Until now she served as the provinces secretary at the Interior Ministry.
Of Greek and German descent, Batakis cultivates a low profile and a relaxed style of leadership within her work team, with whom she has traditionally shared mate and sweet snacks.
Her friends call her ‘la griega’ (“the Greek”) and describe her as optimistic and amusing. She is Argentina’s second female economy minister after Felisa Miceli (2005-2007).
Born in Tierra del Fuego Province, her father worked for the YPF state oil company, a job which saw the family living in different parts of the country.
Batakis studied at La Plata National University where she graduated as an economist with a post-graduate degree in Public Finance.
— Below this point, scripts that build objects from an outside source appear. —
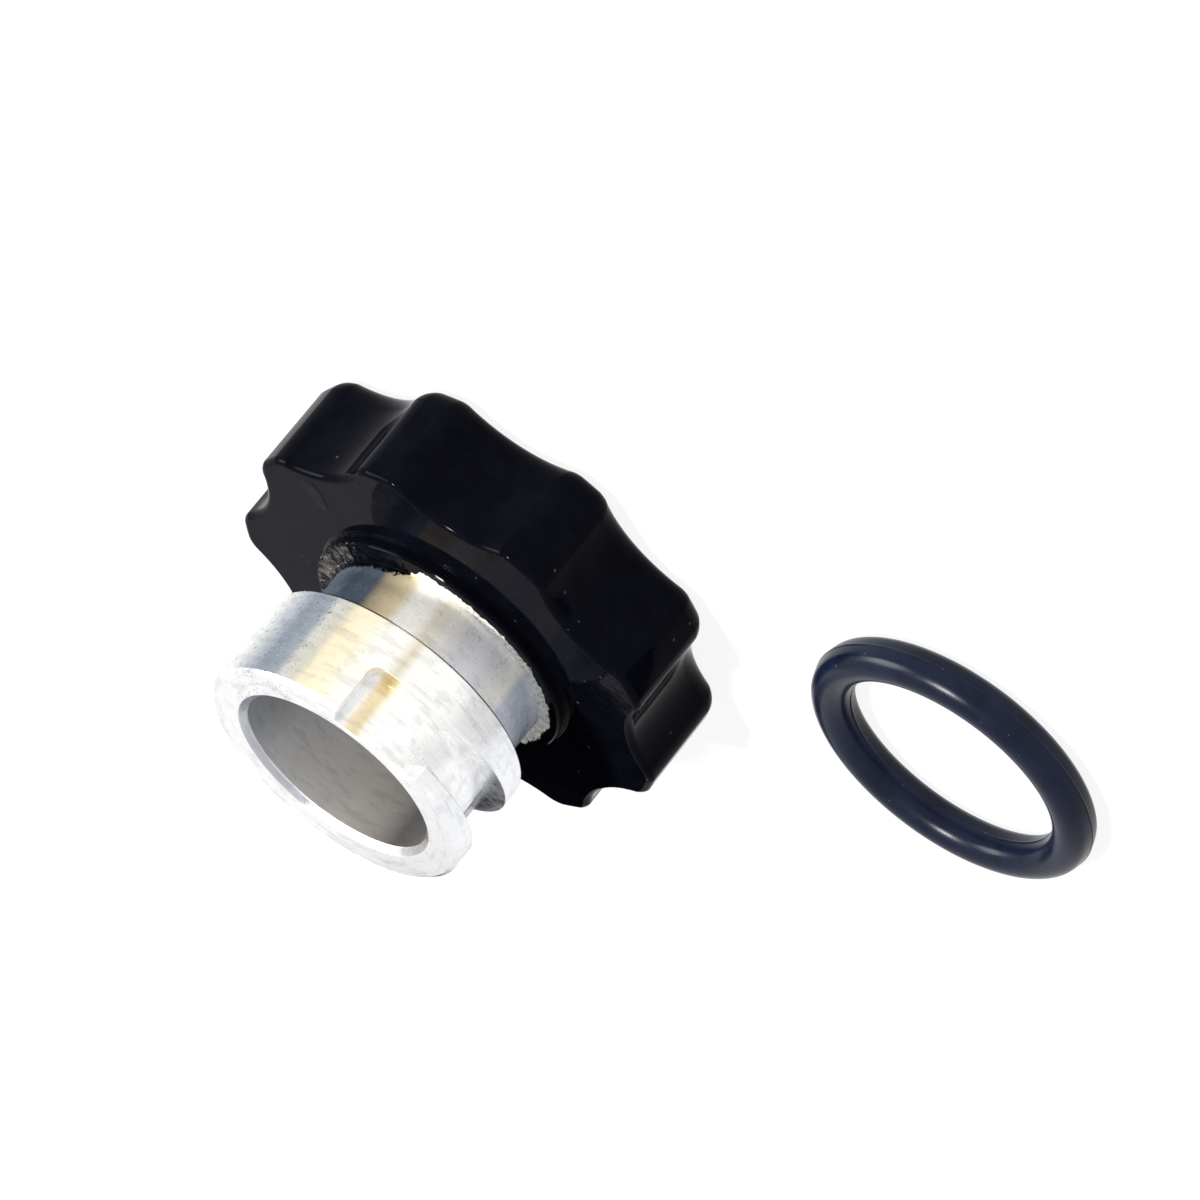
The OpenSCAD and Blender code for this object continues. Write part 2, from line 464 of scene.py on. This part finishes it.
collar_painted_reflection = painted_reflections_round(
    (-180, 208, 209, 212), (-100, 208, 209, 212), (-60, 246, 247, 250), (-37, 240, 242, 246),
    (-30, 253, 253, 254), (7, 254, 252, 247), (11, 226, 218, 192), (16, 254, 252, 247),
    (24, 255, 253, 244), (31, 255, 245, 216), (39, 248, 236, 204), (42, 214, 212, 196),
    (48, 212, 212, 206), (51, 160, 168, 176), (60, 142, 152, 164), (68, 188, 194, 200),
    (80, 240, 240, 238), (110, 244, 244, 243), (135, 208, 209, 212), (180, 208, 209, 212))
neck_painted_reflection = painted_reflections_round(
    (-180, 170, 172, 178), (-80, 130, 138, 152), (-50, 196, 202, 214), (-38, 206, 210, 220),
    (-34, 250, 246, 238), (-20, 232, 232, 236), (-4, 218, 217, 222), (6, 238, 235, 228),
    (14, 226, 220, 204), (19, 252, 250, 244), (28, 254, 252, 244), (33, 222, 206, 172),
    (46, 160, 146, 120), (50, 78, 88, 100), (66, 58, 72, 90), (80, 98, 106, 118),
    (180, 160, 162, 168))
slot_painted_reflection = painted_reflections_round(
    (-180, 150, 152, 158), (-95, 170, 174, 182), (-72, 236, 238, 241), (-50, 250, 250, 251),
    (-30, 253, 253, 253), (6, 253, 252, 249), (8.5, 246, 240, 220), (10.5, 230, 212, 170),
    (15, 240, 226, 194), (17, 248, 246, 240), (20, 244, 245, 247), (180, 150, 152, 158))
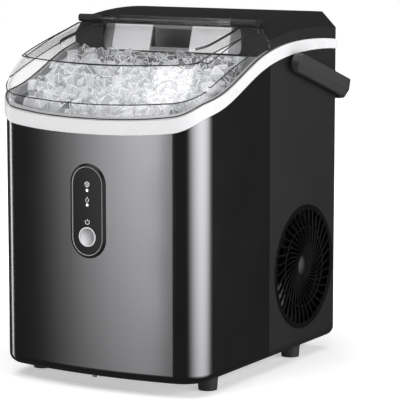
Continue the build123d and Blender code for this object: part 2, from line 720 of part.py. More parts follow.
def water_tank():
    outer = Pos(0, BIN_SETBACK, 0) * plan_prism(-5.2, DECK_Z, TANK_TOP)
    inner = Pos(0, BIN_SETBACK, 0) * plan_prism(-7.4, DECK_Z + 2.2, TALL)
    trim = block(-OUTER_X, OUTER_X, -200, BIN_BACK_Y, 0, TALL)
    hollow = block(-OUTER_X, OUTER_X, -200, BIN_BACK_Y - 2.2, 0, TALL)
    part = (outer & trim) - (inner & hollow)
    part = part - Pos(0, BIN_SETBACK, 0) * (plan_prism(0, DECK_Z - 1, 26) - plan_prism(-11, DECK_Z - 1, 26))
    part += (Pos(0, BIN_SETBACK, 0) * (plan_prism(-5.2, 24, 28) - plan_prism(-14, 24, 28))) & trim
    part += (Pos(0, BIN_SETBACK, 0) * (plan_prism(-11, DECK_Z, 26) - plan_prism(-13.2, DECK_Z, 26))) & trim
    part += block(-104, 104, BIN_BACK_Y - 2.2, BIN_BACK_Y, DECK_Z, 30)
    return clean(part - rod_x(-130, -90, DRAIN_Y, DRAIN_Z, 6.0))


def float_stem():
    part = rod_z(DECK_Z + 2.2, 126, FLOAT_X, FLOAT_Y, 3)
    part += rod_z(DECK_Z + 2.2, 30, FLOAT_X, FLOAT_Y, 8)
    return clean(part + rod_z(118, 121, FLOAT_X, FLOAT_Y, 6.5))


def float_ring():
    return rod_z(30.3, 46.3, FLOAT_X, FLOAT_Y, 12) - rod_z(20, 60, FLOAT_X, FLOAT_Y, 3.4)


def water_pump():
    part = rod_z(DECK_Z + 2.2, 52, PUMP_X, PUMP_Y, 17)
    part += rod_z(DECK_Z + 2.2, 30, PUMP_X, PUMP_Y, 21)
    return clean(part + rod_z(52, 60, PUMP_X, PUMP_Y, 4))


def drain_spout():
    tube = rod_x(-118, -96, DRAIN_Y, DRAIN_Z, 6.0) + rod_x(-112.5, -109.8, DRAIN_Y, DRAIN_Z, 10)
    return clean(tube - rod_x(-119, -95, DRAIN_Y, DRAIN_Z, 4.0))


def drain_cap():
    plug = rod_x(-118, -108, DRAIN_Y, DRAIN_Z, 3.95)
    return clean(plug + rod_x(-121.5, -118, DRAIN_Y, DRAIN_Z, 8.5))


# ---- base, electrics and small parts -------------------------------------------------------
def base_tray():
    part = plan_prism(-FOOT_ROUND - 1, TRAY_Z, DECK_Z)
    for x, y in FEET.values():
        part -= rod_z(0, 40, x, y, 3.0)
    for x, y in bolt_places():
        part -= rod_z(0, 40, x, y, 2.5)
    for x, y in screw_places():
        part -= rod_z(0, 40, x, y, 2.0)
    for row in range(6):
        part -= block(20 + 6 * row, 22.5 + 6 * row, 60, 110, 0, 40)
    return clean(part)


def screw_places():
    return [(-90, -120), (90, -120), (0, -146), (-60, 124), (60, 124)]


def base_screws():
    group = []
    for x, y in screw_places():
        head = rod_z(BODY_Z - 2, BODY_Z, x, y, 3.8)
        slot = block(x - 2.6, x + 2.6, y - 0.4, y + 0.4, BODY_Z - 2, BODY_Z - 1)
        group.append(head + rod_z(BODY_Z, DECK_Z, x, y, 2.0) - slot)
    return group


def foot(x, y):
    pad = Pos(x, y, BODY_Z / 2) * Cone(9.2, 10.2, BODY_Z)
    return clean(pad + rod_z(BODY_Z, DECK_Z, x, y, 3.0))


def control_board():
    board = block(-108.5, -106.9, 20, 110, 190, 280)
    board += block(-106.9, -92, 30, 55, 200, 225) + block(-106.9, -96, 70, 84, 200, 220)
    for i in range(4):
        board += rod_x(-106.9, -92, 32 + 18 * i, 255, 6)
    for y in (24, 106):
        for z in (194, 276):
            board += rod_x(-112.5, -108.5, y, z, 3)
    return clean(board)


def ir_sensor(side):
    eye = rod_x(side * 108 - 1.8, side * 108 + 1.8, IR_Y, IR_Z, 3.5)
    return clean(eye + rod_x(side * 111 - 1.2, side * 111 + 1.2, IR_Y, IR_Z, 5))


def cord_gland():
    body = rod_y(BACK_Y - 7, BACK_Y + 3, GLAND_X, GLAND_Z, 8.0) + rod_y(BACK_Y, BACK_Y + 2.5, GLAND_X, GLAND_Z, 11)
    tail = Pos(GLAND_X, BACK_Y + 10, GLAND_Z) * Rot(-90, 0, 0) * Cone(7, 5, 16)
    body += rod_y(BACK_Y - WALL - 3, BACK_Y - WALL, GLAND_X, GLAND_Z, 10.5)
    return clean(body + tail - rod_y(100, 180, GLAND_X, GLAND_Z, 3.75))


def water_hose():
    points = [(PUMP_X, PUMP_Y, 60), (PUMP_X, PUMP_Y, 142), (PUMP_X, AUGER_Y, 142),
              (PUMP_X, AUGER_Y, 186), (AUGER_X - 24, AUGER_Y, 186)]
    return tube_along(points, 12, 4.0)


def build_nodes():
    shell = whole_shell()
    nodes = {
        "base_tray": base_tray(),
        "front_shell": front_shell(shell),
        "rear_shell": rear_shell(shell),
        "trim_band": trim_band(),
        "rear_cover": rear_cover(),
        "lid": lid(),
        "lid_hinge_pin_left": hinge_pin(-1),
        "lid_hinge_pin_right": hinge_pin(1),
        "carry_handle": carry_handle(),
        "handle_pivot_left": handle_pivot(-1),
        "handle_pivot_right": handle_pivot(1),
        "panel_bezel": panel_bezel(),
        "panel_insert": panel_insert(),
        "led_ice_full": led(LED_Z[0]),
        "led_add_water": led(LED_Z[1]),
        "button_ring": button_ring(),
        "power_button": power_button(),
        "panel_board": panel_board(),
        "side_vent_grille": side_vent_grille(),
        "fan_shroud": fan_shroud(),
        "fan_motor": fan_motor(),
        "fan_blades": fan_blades(),
        "condenser_fins": condenser_fins(),
        "condenser_tube": condenser_tube(),
        "compressor": compressor(),
        "discharge_pipe": discharge_pipe(),
        "suction_pipe": suction_pipe(),
        "compressor_grommets": compressor_grommets(),
        "compressor_bolts": compressor_bolts(),
        "divider_panel": divider_panel(),
        "motor_bracket": motor_bracket(),
        "gearbox": gearbox(),
        "drive_motor": drive_motor(),
        "evaporator_cylinder": evaporator_cylinder(),
        "evaporator_coil": evaporator_coil(),
        "insulation_jacket": insulation_jacket(),
        "auger": auger(),
        "extruder_head": extruder_head(),
        "ice_chute": ice_chute(),
        "chute_guard_left": chute_guard(GUARD_OUT_X[0], AUGER_X - CHUTE_HALF),
        "chute_guard_right": chute_guard(AUGER_X + CHUTE_HALF, GUARD_OUT_X[1]),
        "inner_liner": inner_liner(),
        "ice_basket": ice_basket(),
        "water_tank": water_tank(),
        "float_stem": float_stem(),
        "float_ring": float_ring(),
        "water_pump": water_pump(),
        "water_hose": water_hose(),
        "drain_spout": drain_spout(),
        "drain_cap": drain_cap(),
        "control_board": control_board(),
        "ir_sensor_left": ir_sensor(-1),
        "ir_sensor_right": ir_sensor(1),
        "cord_gland": cord_gland(),
        "cover_screws": cover_screws(),
        "base_screws": base_screws(),
    }
    for name, (x, y) in FEET.items():
        nodes[name] = foot(x, y)
    return nodes


os.makedirs("parts", exist_ok=True)
for name, shape in build_nodes().items():
    solid = Compound(children=list(shape)) if isinstance(shape, list) else shape
    export_step(solid, f"parts/{name}.step")
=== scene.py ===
import json
import math
import random

import bmesh
import bpy
from mathutils import Matrix, Vector
from mathutils.bvhtree import BVHTree

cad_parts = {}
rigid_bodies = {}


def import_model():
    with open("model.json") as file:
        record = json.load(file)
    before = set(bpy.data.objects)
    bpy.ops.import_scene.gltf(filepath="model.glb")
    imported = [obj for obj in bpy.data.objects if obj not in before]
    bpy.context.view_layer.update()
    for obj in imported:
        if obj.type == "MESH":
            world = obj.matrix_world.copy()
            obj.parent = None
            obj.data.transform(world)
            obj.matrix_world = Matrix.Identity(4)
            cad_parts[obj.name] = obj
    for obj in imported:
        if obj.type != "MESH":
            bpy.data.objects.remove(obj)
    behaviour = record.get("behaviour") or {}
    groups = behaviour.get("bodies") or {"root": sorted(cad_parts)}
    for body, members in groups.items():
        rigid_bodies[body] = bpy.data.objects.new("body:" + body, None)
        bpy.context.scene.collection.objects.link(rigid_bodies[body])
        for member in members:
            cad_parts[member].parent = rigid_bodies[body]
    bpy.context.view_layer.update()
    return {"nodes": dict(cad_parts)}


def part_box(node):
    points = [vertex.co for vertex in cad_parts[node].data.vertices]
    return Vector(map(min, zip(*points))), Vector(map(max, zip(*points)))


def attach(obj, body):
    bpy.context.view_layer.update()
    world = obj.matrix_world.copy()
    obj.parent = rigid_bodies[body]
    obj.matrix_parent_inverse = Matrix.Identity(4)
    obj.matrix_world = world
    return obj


# the default scene's cube, light and camera aren't wanted
for spare in list(bpy.data.objects):
    bpy.data.objects.remove(spare)

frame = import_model()
NODES = frame["nodes"]

# ---- the view and the studio ----------------------------------------------------------------
CAMERA_AT = Vector((1.0857, -1.7922, 0.4709))
CAMERA_AIM = Vector((0.0276, 0.0062, 0.1673))
LENS = 186.4
# brightness across a softbox, eased between stops: dark at one edge, or dark at both edges
GRADED = [(0.0, 0.0), (1.0, 1.0)]
BELL = [(0.0, 0.0), (0.5, 1.0), (1.0, 0.0)]
# brightness up a softbox: dark at its foot, full from a little above its middle
FALL_OFF = [(0.0, 0.0), (0.6, 1.0)]


def add_camera():
    data = bpy.data.cameras.new("camera")
    data.lens = LENS
    data.sensor_width = 36
    data.clip_end = 50
    camera = bpy.data.objects.new("camera", data)
    camera.location = CAMERA_AT
    camera.rotation_euler = (CAMERA_AIM - CAMERA_AT).to_track_quat("-Z", "Y").to_euler()
    bpy.context.scene.collection.objects.link(camera)
    bpy.context.scene.camera = camera


def compass(azimuth, distance, height):
    """A point seen from the object's middle: azimuth 0 is the front, 90 the right side."""
    turn = math.radians(azimuth)
    return Vector((distance * math.sin(turn), -distance * math.cos(turn), height))


def softbox(name, azimuth, distance, height, size, radiance, profile=None, aim=None):
    """An area light whose brightness may run across its width and fall off downwards."""
    width, tall = size
    data = bpy.data.lights.new(name, "AREA")
    data.shape = "RECTANGLE"
    data.size = width
    data.size_y = tall
    data.energy = radiance * math.pi * width * tall
    light = bpy.data.objects.new(name, data)
    light.location = compass(azimuth, distance, height)
    target = aim or Vector((0, 0, height))
    light.rotation_euler = (target - light.location).to_track_quat("-Z", "Y").to_euler()
    light.visible_camera = False
    bpy.context.scene.collection.objects.link(light)
    if profile:
        shape_light(data, profile)
    return light


def brightness_ramp(tree, source, stops):
    ramp = tree.nodes.new("ShaderNodeValToRGB")
    ramp.color_ramp.interpolation = "EASE"
    while len(ramp.color_ramp.elements) < len(stops):
        ramp.color_ramp.elements.new(0.5)
    for element, (place_at, level) in zip(ramp.color_ramp.elements, stops):
        element.position = place_at
        element.color = (level, level, level, 1)
    tree.links.new(source, ramp.inputs[0])
    return ramp.outputs[0]


def shape_light(data, profile):
    data.use_nodes = True
    tree = data.node_tree
    emission = next(n for n in tree.nodes if n.type == "EMISSION")
    place = tree.nodes.new("ShaderNodeNewGeometry")
    split = tree.nodes.new("ShaderNodeSeparateXYZ")
    tree.links.new(place.outputs["Parametric"], split.inputs[0])
    across = brightness_ramp(tree, split.outputs["X"], profile)
    down = brightness_ramp(tree, split.outputs["Y"], FALL_OFF)
    both = tree.nodes.new("ShaderNodeMath")
    both.operation = "MULTIPLY"
    tree.links.new(across, both.inputs[0])
    tree.links.new(down, both.inputs[1])
    tree.links.new(both.outputs[0], emission.inputs["Strength"])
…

She did a further post-graduate degree in Environment, Economics and Ecology at York University in Britain with further studies in France and Chile.
Her mother was a Peronist municipal councillor in Taco Pozo, Chaco Province, inculcating in her an interest in politics. Her father transmitted his passion for football – she is a keen fan of Boca Juniors. She has a teenage son.
Informal in style with an easy smile, Batakis does not regularly use make-up but is said to have a preference for dresses. And although she defends women’s rights, she does not consider herself to be a feminist.
"I like people opening the door for me, giving me flowers and I wouldn’t dream of paying the bill," she once affirmed.